»»

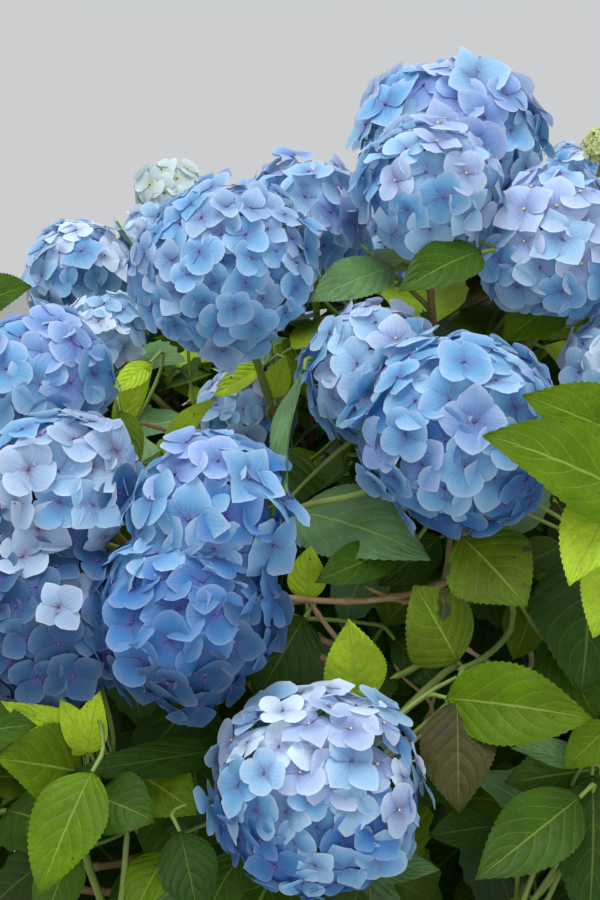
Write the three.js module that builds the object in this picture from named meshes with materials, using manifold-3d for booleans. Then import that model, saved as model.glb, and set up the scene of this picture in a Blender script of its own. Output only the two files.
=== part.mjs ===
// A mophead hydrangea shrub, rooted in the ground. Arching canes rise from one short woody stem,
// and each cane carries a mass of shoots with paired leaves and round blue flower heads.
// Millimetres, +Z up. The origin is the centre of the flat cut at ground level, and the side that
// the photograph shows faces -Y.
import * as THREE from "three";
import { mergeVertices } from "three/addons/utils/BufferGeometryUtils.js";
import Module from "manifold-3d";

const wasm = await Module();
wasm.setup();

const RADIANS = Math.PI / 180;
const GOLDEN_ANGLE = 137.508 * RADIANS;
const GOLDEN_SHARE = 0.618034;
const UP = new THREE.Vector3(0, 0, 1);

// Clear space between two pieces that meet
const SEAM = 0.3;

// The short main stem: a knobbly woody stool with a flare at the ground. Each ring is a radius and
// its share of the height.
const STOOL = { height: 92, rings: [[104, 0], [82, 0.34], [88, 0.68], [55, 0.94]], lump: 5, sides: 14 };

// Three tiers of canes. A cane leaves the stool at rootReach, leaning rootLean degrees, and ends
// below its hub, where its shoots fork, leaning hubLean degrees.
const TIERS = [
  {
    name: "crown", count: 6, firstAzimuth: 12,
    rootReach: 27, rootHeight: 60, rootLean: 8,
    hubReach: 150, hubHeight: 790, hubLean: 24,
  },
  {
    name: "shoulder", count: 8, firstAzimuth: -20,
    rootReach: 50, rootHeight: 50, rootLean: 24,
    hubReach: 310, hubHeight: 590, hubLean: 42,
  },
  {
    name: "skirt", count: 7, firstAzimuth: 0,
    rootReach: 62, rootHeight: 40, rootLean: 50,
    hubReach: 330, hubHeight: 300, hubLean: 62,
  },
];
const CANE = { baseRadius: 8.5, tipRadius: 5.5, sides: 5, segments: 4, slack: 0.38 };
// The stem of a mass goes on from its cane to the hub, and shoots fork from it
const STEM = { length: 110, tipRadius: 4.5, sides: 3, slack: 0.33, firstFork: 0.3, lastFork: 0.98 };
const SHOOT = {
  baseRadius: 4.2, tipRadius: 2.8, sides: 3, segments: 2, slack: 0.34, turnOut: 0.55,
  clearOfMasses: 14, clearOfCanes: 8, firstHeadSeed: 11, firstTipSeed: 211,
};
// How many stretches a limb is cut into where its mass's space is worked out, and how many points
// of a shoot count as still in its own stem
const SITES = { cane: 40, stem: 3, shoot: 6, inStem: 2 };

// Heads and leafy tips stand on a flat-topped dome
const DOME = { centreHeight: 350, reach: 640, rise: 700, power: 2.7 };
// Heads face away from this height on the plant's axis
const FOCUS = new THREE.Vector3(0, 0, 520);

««

**Task description:** Output the complete data exactly as written.

**Output of the task:**
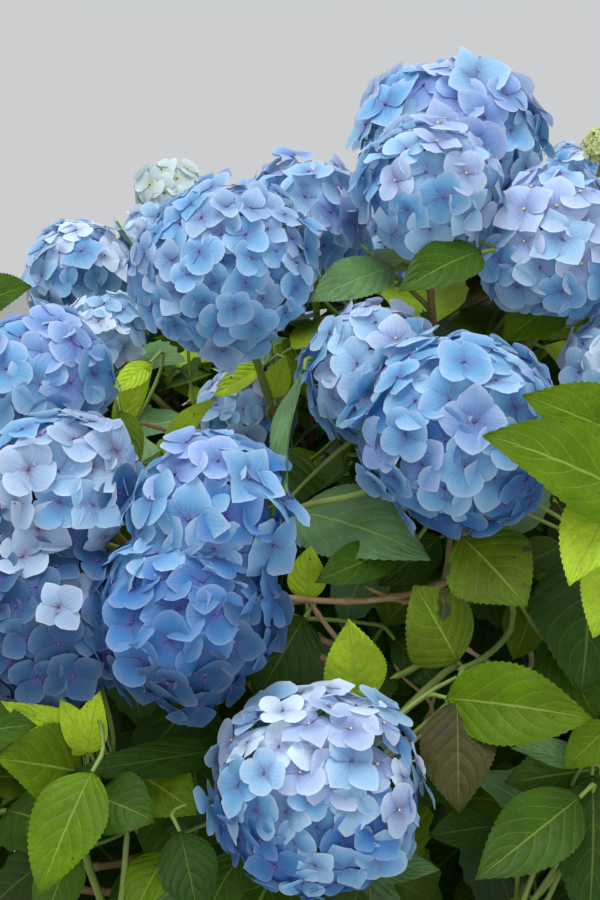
Write the three.js module that builds the object in this picture from named meshes with materials, using manifold-3d for booleans. Then import that model, saved as model.glb, and set up the scene of this picture in a Blender script of its own. Output only the two files.
=== part.mjs ===
// A mophead hydrangea shrub, rooted in the ground. Arching canes rise from one short woody stem,
// and each cane carries a mass of shoots with paired leaves and round blue flower heads.
// Millimetres, +Z up. The origin is the centre of the flat cut at ground level, and the side that
// the photograph shows faces -Y.
import * as THREE from "three";
import { mergeVertices } from "three/addons/utils/BufferGeometryUtils.js";
import Module from "manifold-3d";

const wasm = await Module();
wasm.setup();

const RADIANS = Math.PI / 180;
const GOLDEN_ANGLE = 137.508 * RADIANS;
const GOLDEN_SHARE = 0.618034;
const UP = new THREE.Vector3(0, 0, 1);

// Clear space between two pieces that meet
const SEAM = 0.3;

// The short main stem: a knobbly woody stool with a flare at the ground. Each ring is a radius and
// its share of the height.
const STOOL = { height: 92, rings: [[104, 0], [82, 0.34], [88, 0.68], [55, 0.94]], lump: 5, sides: 14 };

// Three tiers of canes. A cane leaves the stool at rootReach, leaning rootLean degrees, and ends
// below its hub, where its shoots fork, leaning hubLean degrees.
const TIERS = [
  {
    name: "crown", count: 6, firstAzimuth: 12,
    rootReach: 27, rootHeight: 60, rootLean: 8,
    hubReach: 150, hubHeight: 790, hubLean: 24,
  },
  {
    name: "shoulder", count: 8, firstAzimuth: -20,
    rootReach: 50, rootHeight: 50, rootLean: 24,
    hubReach: 310, hubHeight: 590, hubLean: 42,
  },
  {
    name: "skirt", count: 7, firstAzimuth: 0,
    rootReach: 62, rootHeight: 40, rootLean: 50,
    hubReach: 330, hubHeight: 300, hubLean: 62,
  },
];
const CANE = { baseRadius: 8.5, tipRadius: 5.5, sides: 5, segments: 4, slack: 0.38 };
// The stem of a mass goes on from its cane to the hub, and shoots fork from it
const STEM = { length: 110, tipRadius: 4.5, sides: 3, slack: 0.33, firstFork: 0.3, lastFork: 0.98 };
const SHOOT = {
  baseRadius: 4.2, tipRadius: 2.8, sides: 3, segments: 2, slack: 0.34, turnOut: 0.55,
  clearOfMasses: 14, clearOfCanes: 8, firstHeadSeed: 11, firstTipSeed: 211,
};
// How many stretches a limb is cut into where its mass's space is worked out, and how many points
// of a shoot count as still in its own stem
const SITES = { cane: 40, stem: 3, shoot: 6, inStem: 2 };

// Heads and leafy tips stand on a flat-topped dome
const DOME = { centreHeight: 350, reach: 640, rise: 700, power: 2.7 };
// Heads face away from this height on the plant's axis
const FOCUS = new THREE.Vector3(0, 0, 520);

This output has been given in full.